--- BEGIN STORED DATA ---

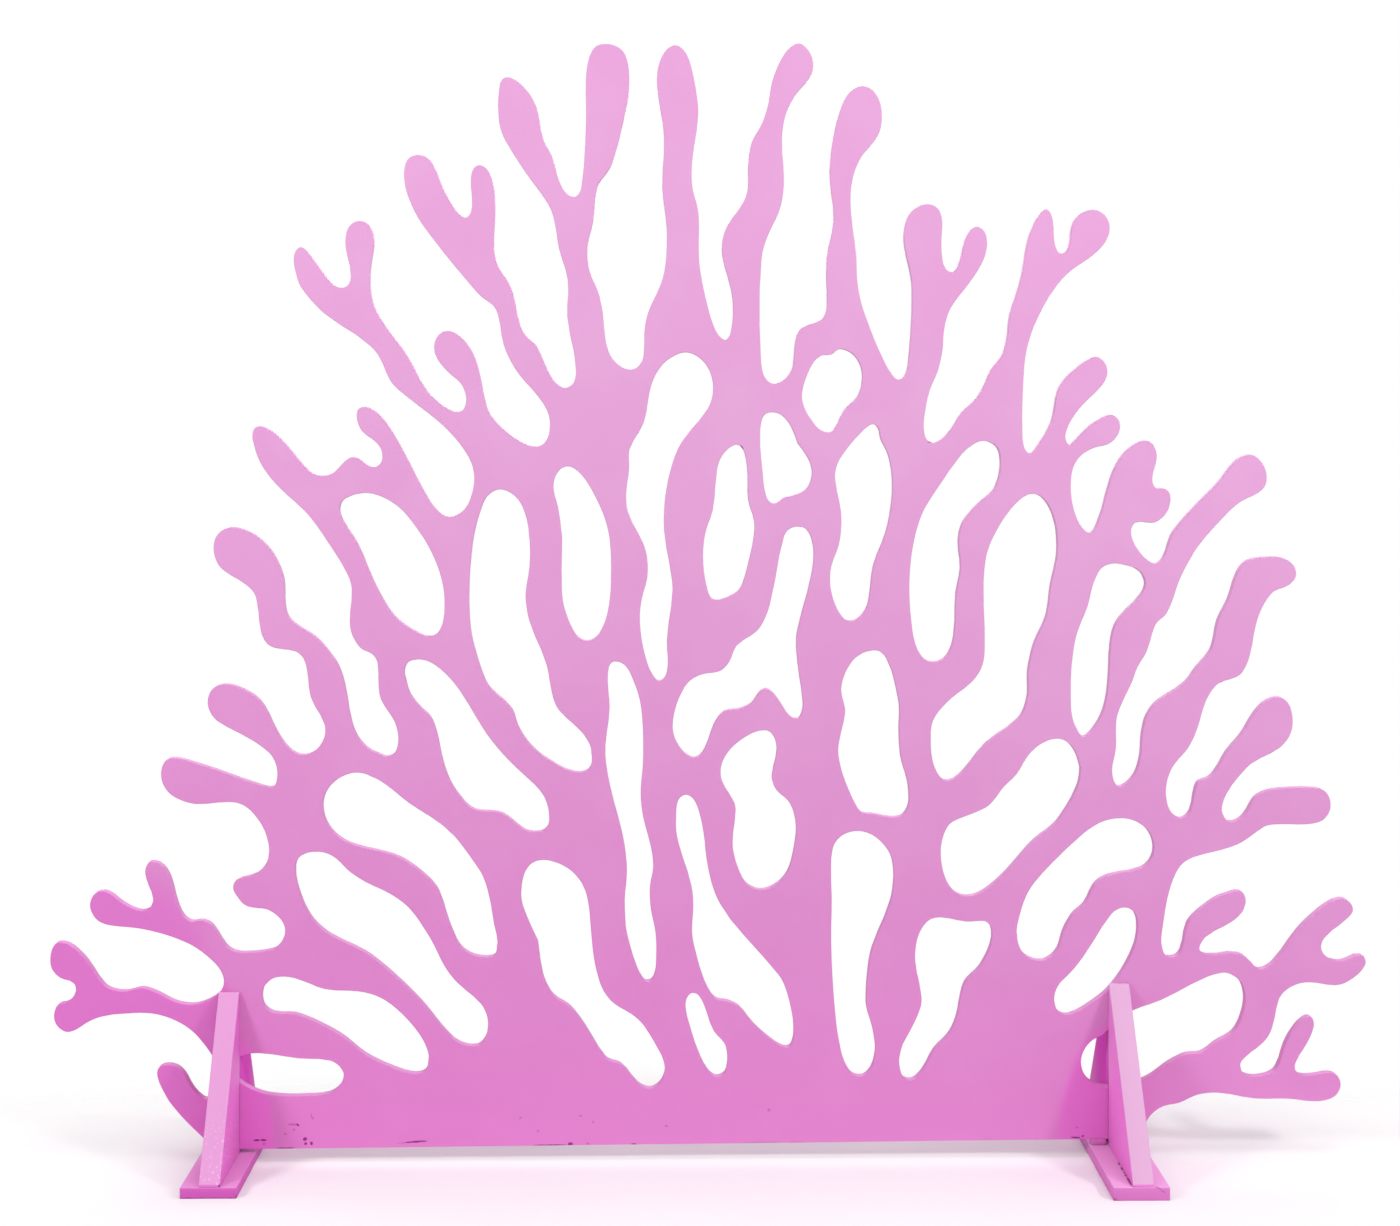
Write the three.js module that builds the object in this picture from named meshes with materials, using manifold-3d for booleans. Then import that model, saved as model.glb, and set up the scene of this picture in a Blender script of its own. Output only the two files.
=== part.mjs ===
// A flat sea fan, sawn from one painted sheet and held upright between triangular braces on two
// foot boards. Millimetres, +Z up, the fan faces -Y, and the floor is Z = 0.

import * as THREE from 'three';
import { mergeVertices } from 'three/addons/utils/BufferGeometryUtils.js';
import Module from 'manifold-3d';

const wasm = await Module();
wasm.setup();

// Driving dimensions.
const BOARD_THICKNESS = 18;
const GAP = 0.3;                 // between pieces that touch, and the width of a cut between limbs
const CURVE_STEPS = 12;          // samples between two outline points, before they are thinned
const OUTLINE_TOLERANCE = 1.1;   // how far a thinned outline may leave its curve
const CUT_OVERRUN = 8;           // how far each cut runs on past the branch it crosses
const EYE = new THREE.Vector3(-82, 1420, 0);  // where the outlines were drawn from: x, height
const EYE_DISTANCE = 3892;                    // and how far that is in front of the board

const FAN_PINK = 0xe597d4;
const BRACE_PINK = 0xe8a8da;
const FOOT_PINK = 0xd768be;

const FOOT_WIDTH = 100;
const BRACE_THICKNESS = 37.5;
const BRACE_TOE = 5;             // height of the blunt toe

// Each brace: its height over the foot, its reach out from the board, and the depth of its blunt tip.
const STANDS = [
  {
    side: 'left', footX: -892, footLength: 364, footThickness: 19.5, braceX: -890,
    front: { height: 296.7, reach: 172, tip: 6 },
    rear: { height: 296.7, reach: 166, tip: 6 },
  },
  {
    side: 'right', footX: 754, footLength: 434, footThickness: 23.5, braceX: 757.3,
    front: { height: 301.2, reach: 207, tip: 6 },
    rear: { height: 276.2, reach: 195, tip: 21.5 },
  },
];

// The offcut that packs up the board's straight bottom edge on the right foot.
const PACKER = { x: 720.5, width: 27, height: 10.5, footThickness: 23.5 };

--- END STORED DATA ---

**INSTRUCTIONS FOR THE TASK**:
Restate word for word only the lines running from the beginning of the data to the line holding "wasm.setup();", both included.

**WRITTEN SOLUTION**:
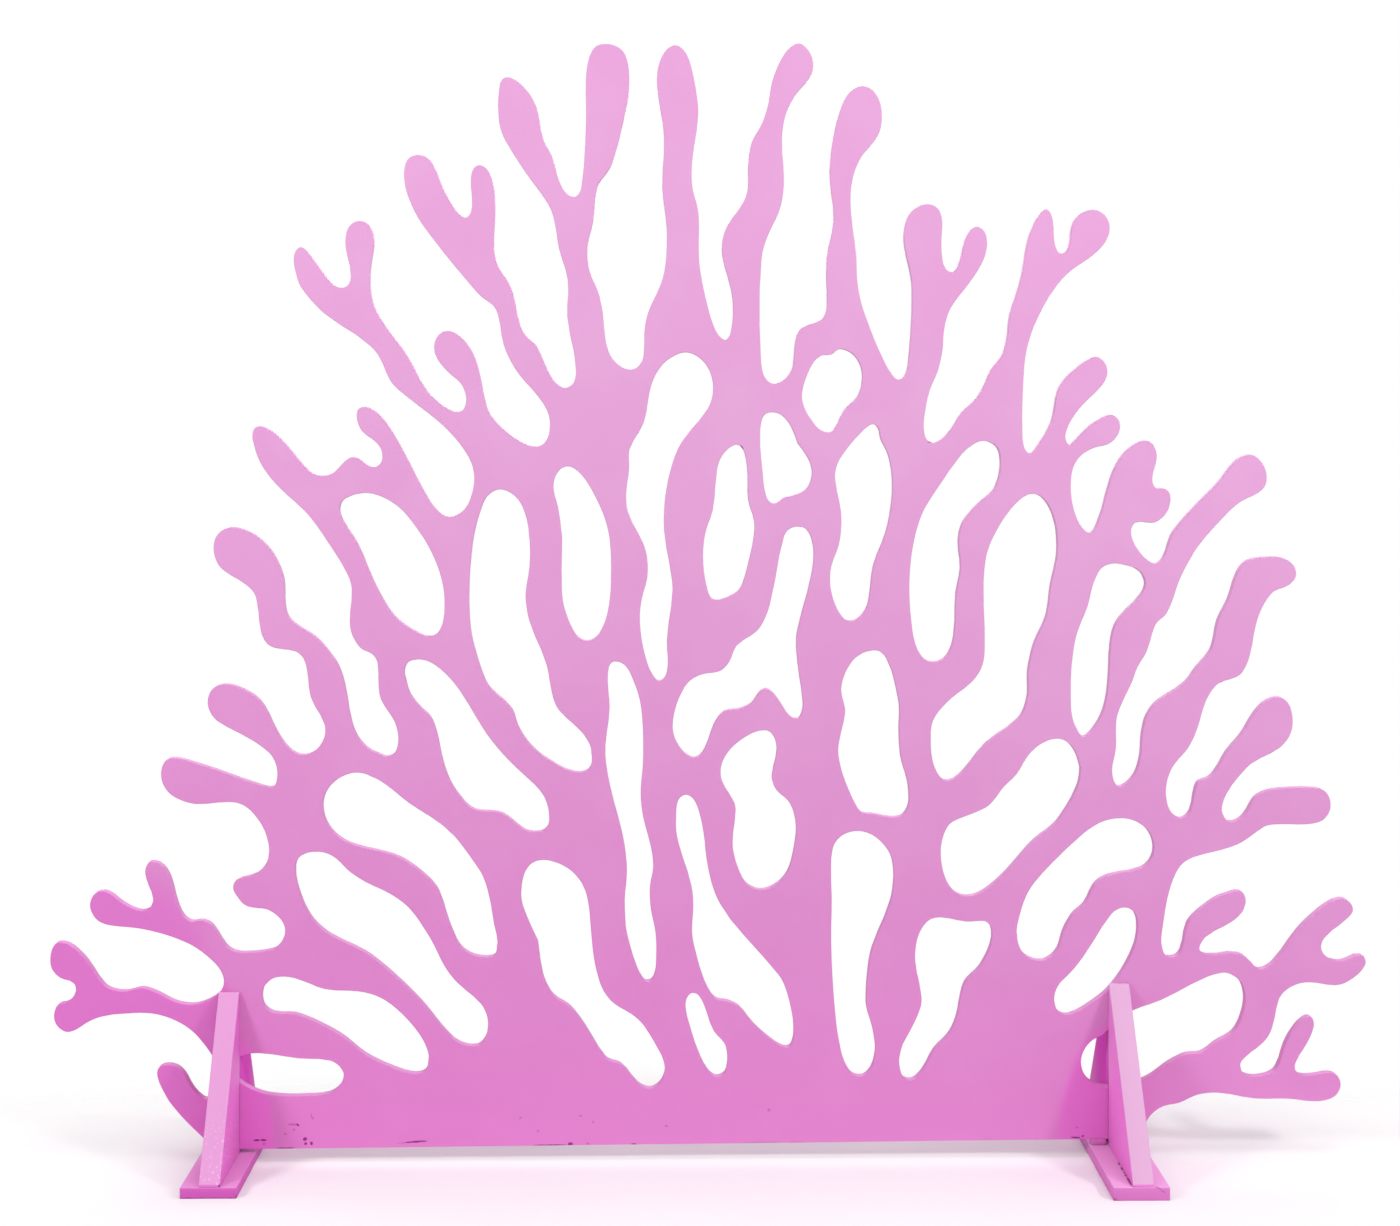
Write the three.js module that builds the object in this picture from named meshes with materials, using manifold-3d for booleans. Then import that model, saved as model.glb, and set up the scene of this picture in a Blender script of its own. Output only the two files.
=== part.mjs ===
// A flat sea fan, sawn from one painted sheet and held upright between triangular braces on two
// foot boards. Millimetres, +Z up, the fan faces -Y, and the floor is Z = 0.

import * as THREE from 'three';
import { mergeVertices } from 'three/addons/utils/BufferGeometryUtils.js';
import Module from 'manifold-3d';

const wasm = await Module();
wasm.setup();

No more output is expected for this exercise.